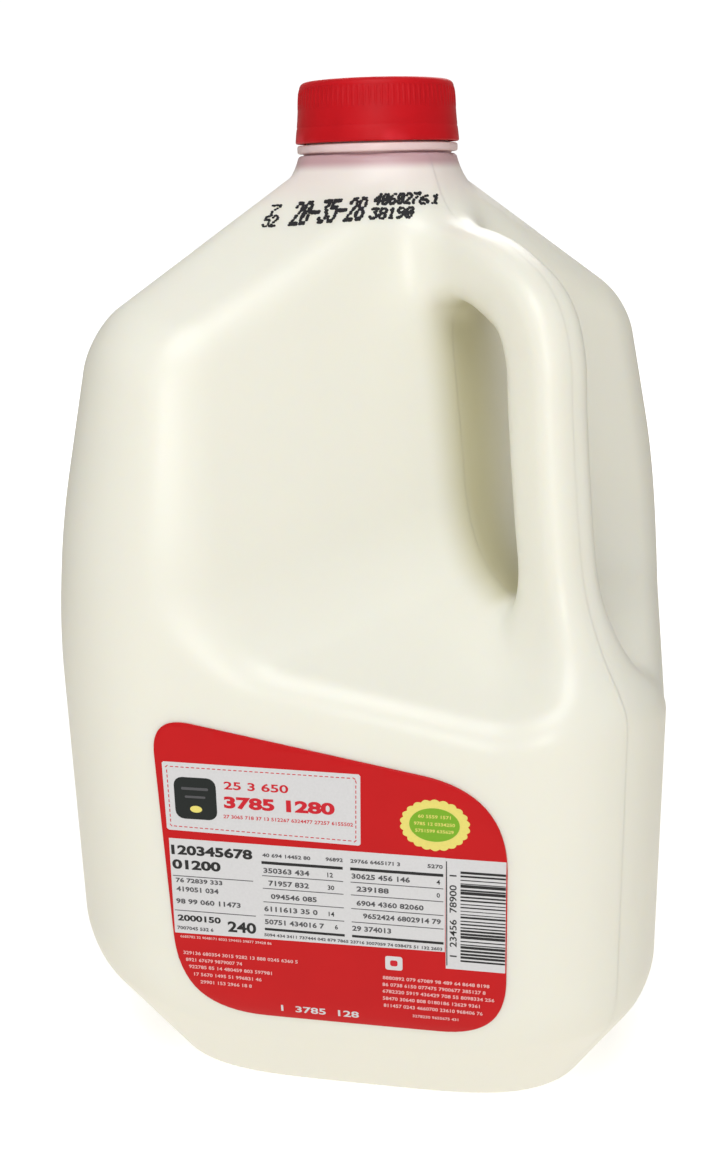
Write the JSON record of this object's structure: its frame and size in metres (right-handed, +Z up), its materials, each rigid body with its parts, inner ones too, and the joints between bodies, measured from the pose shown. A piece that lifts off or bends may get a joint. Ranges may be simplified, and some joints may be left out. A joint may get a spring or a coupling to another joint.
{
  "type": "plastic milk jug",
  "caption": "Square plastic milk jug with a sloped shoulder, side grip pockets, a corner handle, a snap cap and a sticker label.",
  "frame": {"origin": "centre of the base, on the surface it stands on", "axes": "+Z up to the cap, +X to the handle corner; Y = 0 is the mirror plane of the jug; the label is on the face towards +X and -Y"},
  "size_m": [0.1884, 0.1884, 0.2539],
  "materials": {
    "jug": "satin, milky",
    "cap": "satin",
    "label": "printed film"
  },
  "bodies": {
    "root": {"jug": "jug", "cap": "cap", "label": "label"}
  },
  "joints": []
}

::::::

**Exercise description:**
Find every line that holds "frame" and copy it.

**Response:**
Write the JSON record of this object's structure: its frame and size in metres (right-handed, +Z up), its materials, each rigid body with its parts, inner ones too, and the joints between bodies, measured from the pose shown. A piece that lifts off or bends may get a joint. Ranges may be simplified, and some joints may be left out. A joint may get a spring or a coupling to another joint.
  "frame": {"origin": "centre of the base, on the surface it stands on", "axes": "+Z up to the cap, +X to the handle corner; Y = 0 is the mirror plane of the jug; the label is on the face towards +X and -Y"},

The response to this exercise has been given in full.